Material provided
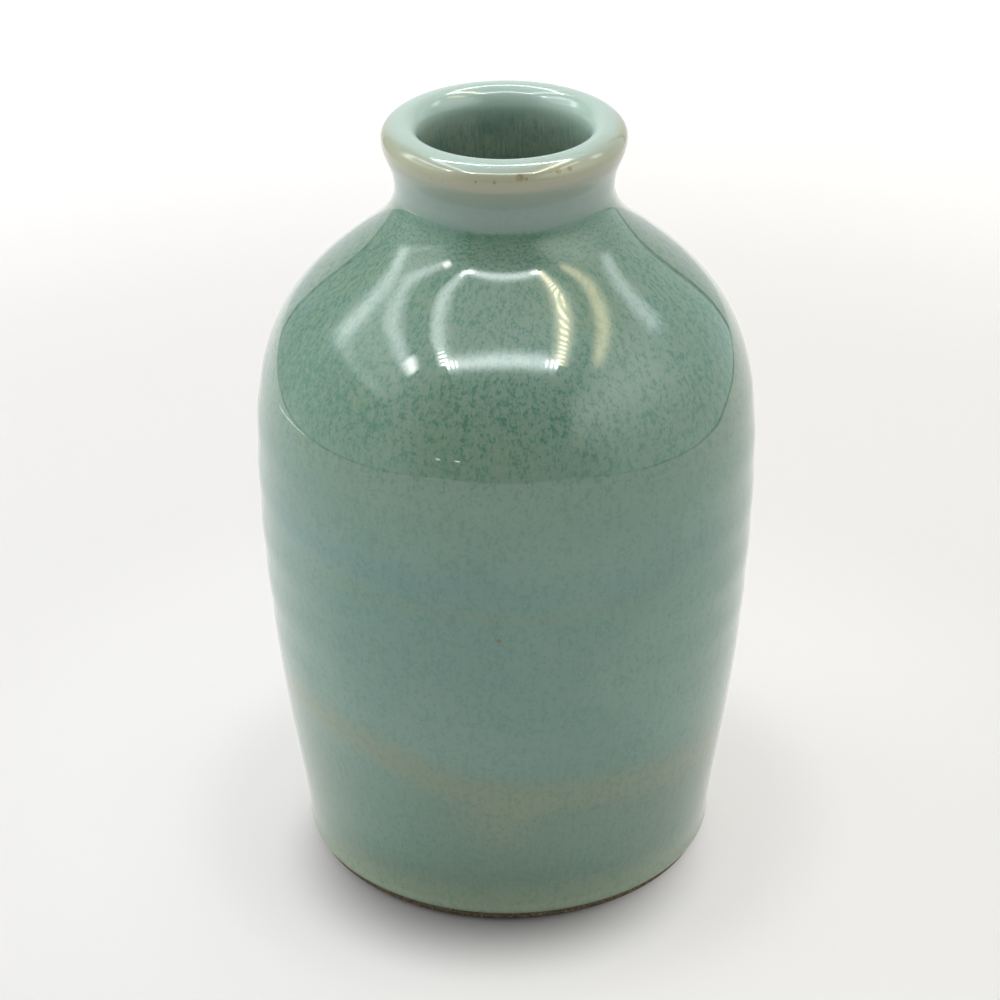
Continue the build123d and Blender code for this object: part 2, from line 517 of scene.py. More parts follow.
def mark_glaze(piece, marks):
    """Keeps where the glaze thinned over its dip line and pooled, and a painted reflection on the
    ridges.
    """
    _radius, angle, height, _points = places_of(piece)
    degrees = (np.degrees(angle) + 270) % 360 - 180
    above_dip = height - wandering(degrees, DIP_LINE)
    drip = bell(degrees - DRIP[0], 10.0) * bell(height - DRIP[1] * MM, 6.0 * MM)
    turn = np.radians(degrees) - math.pi / 2 - marks.start
    crease = marks.pitch * (CREASE_TURNS - turn / (2 * math.pi))
    in_crease = bell(height - crease, 1.5 * MM) * bell(degrees + 8, 70.0)
    band = (0.68 + 0.2 * bell(degrees + 50, 35.0)) * bell(above_dip, 4.2 * MM)
    thin = np.clip(band + 0.6 * drip + 0.42 * in_crease, 0.0, 1.0)
    pools = sum(depth * bell(degrees - middle, width) for middle, width, depth in WALL_POOLS)
    below_dip = np.clip((-above_dip - 2 * MM) / (4 * MM), 0.0, 1.0)
    above_hem = np.clip((height - 7 * MM) / (5 * MM), 0.0, 1.0)
    on_shoulder = sum(bell(degrees - middle, 24.0) for middle in SHOULDER_POOLS)
    on_shoulder *= 1.2 * bell(height - SHOULDER_POOL_HEIGHT * MM, 9 * MM)
    pooled = below_dip * above_hem * np.clip(pools, 0.0, 1.0) + on_shoulder
    # Painted reflection along the crests of the throwing spiral, stronger towards the left.
    on_crest = bell(height - crease - marks.pitch / 2, 2.4 * MM) * bell(degrees + 20, 95.0)
    ridge_reflection = on_crest * (0.5 + 0.5 * bell(degrees + 75, 50.0))
    ridge_reflection += 0.6 * np.clip(ridge_at(marks, angle, height), 0.0, 1.0) * bell(degrees + 95, 40.0)
    keep_on(piece, LINES, thin, np.clip(ridge_reflection, 0.0, 1.0), pooled)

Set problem
Copy each line of the data exactly, leaving nothing out.

In response
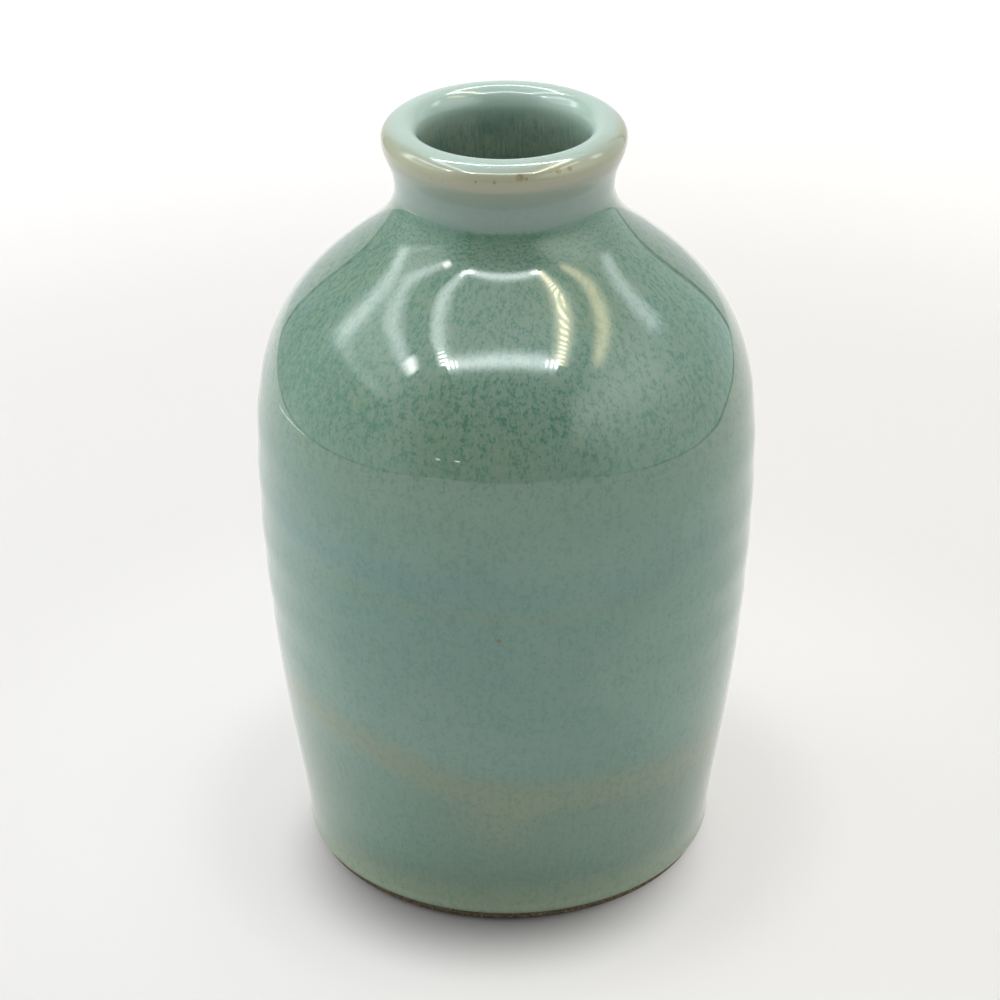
Continue the build123d and Blender code for this object: part 2, from line 517 of scene.py. More parts follow.
def mark_glaze(piece, marks):
    """Keeps where the glaze thinned over its dip line and pooled, and a painted reflection on the
    ridges.
    """
    _radius, angle, height, _points = places_of(piece)
    degrees = (np.degrees(angle) + 270) % 360 - 180
    above_dip = height - wandering(degrees, DIP_LINE)
    drip = bell(degrees - DRIP[0], 10.0) * bell(height - DRIP[1] * MM, 6.0 * MM)
    turn = np.radians(degrees) - math.pi / 2 - marks.start
    crease = marks.pitch * (CREASE_TURNS - turn / (2 * math.pi))
    in_crease = bell(height - crease, 1.5 * MM) * bell(degrees + 8, 70.0)
    band = (0.68 + 0.2 * bell(degrees + 50, 35.0)) * bell(above_dip, 4.2 * MM)
    thin = np.clip(band + 0.6 * drip + 0.42 * in_crease, 0.0, 1.0)
    pools = sum(depth * bell(degrees - middle, width) for middle, width, depth in WALL_POOLS)
    below_dip = np.clip((-above_dip - 2 * MM) / (4 * MM), 0.0, 1.0)
    above_hem = np.clip((height - 7 * MM) / (5 * MM), 0.0, 1.0)
    on_shoulder = sum(bell(degrees - middle, 24.0) for middle in SHOULDER_POOLS)
    on_shoulder *= 1.2 * bell(height - SHOULDER_POOL_HEIGHT * MM, 9 * MM)
    pooled = below_dip * above_hem * np.clip(pools, 0.0, 1.0) + on_shoulder
    # Painted reflection along the crests of the throwing spiral, stronger towards the left.
    on_crest = bell(height - crease - marks.pitch / 2, 2.4 * MM) * bell(degrees + 20, 95.0)
    ridge_reflection = on_crest * (0.5 + 0.5 * bell(degrees + 75, 50.0))
    ridge_reflection += 0.6 * np.clip(ridge_at(marks, angle, height), 0.0, 1.0) * bell(degrees + 95, 40.0)
    keep_on(piece, LINES, thin, np.clip(ridge_reflection, 0.0, 1.0), pooled)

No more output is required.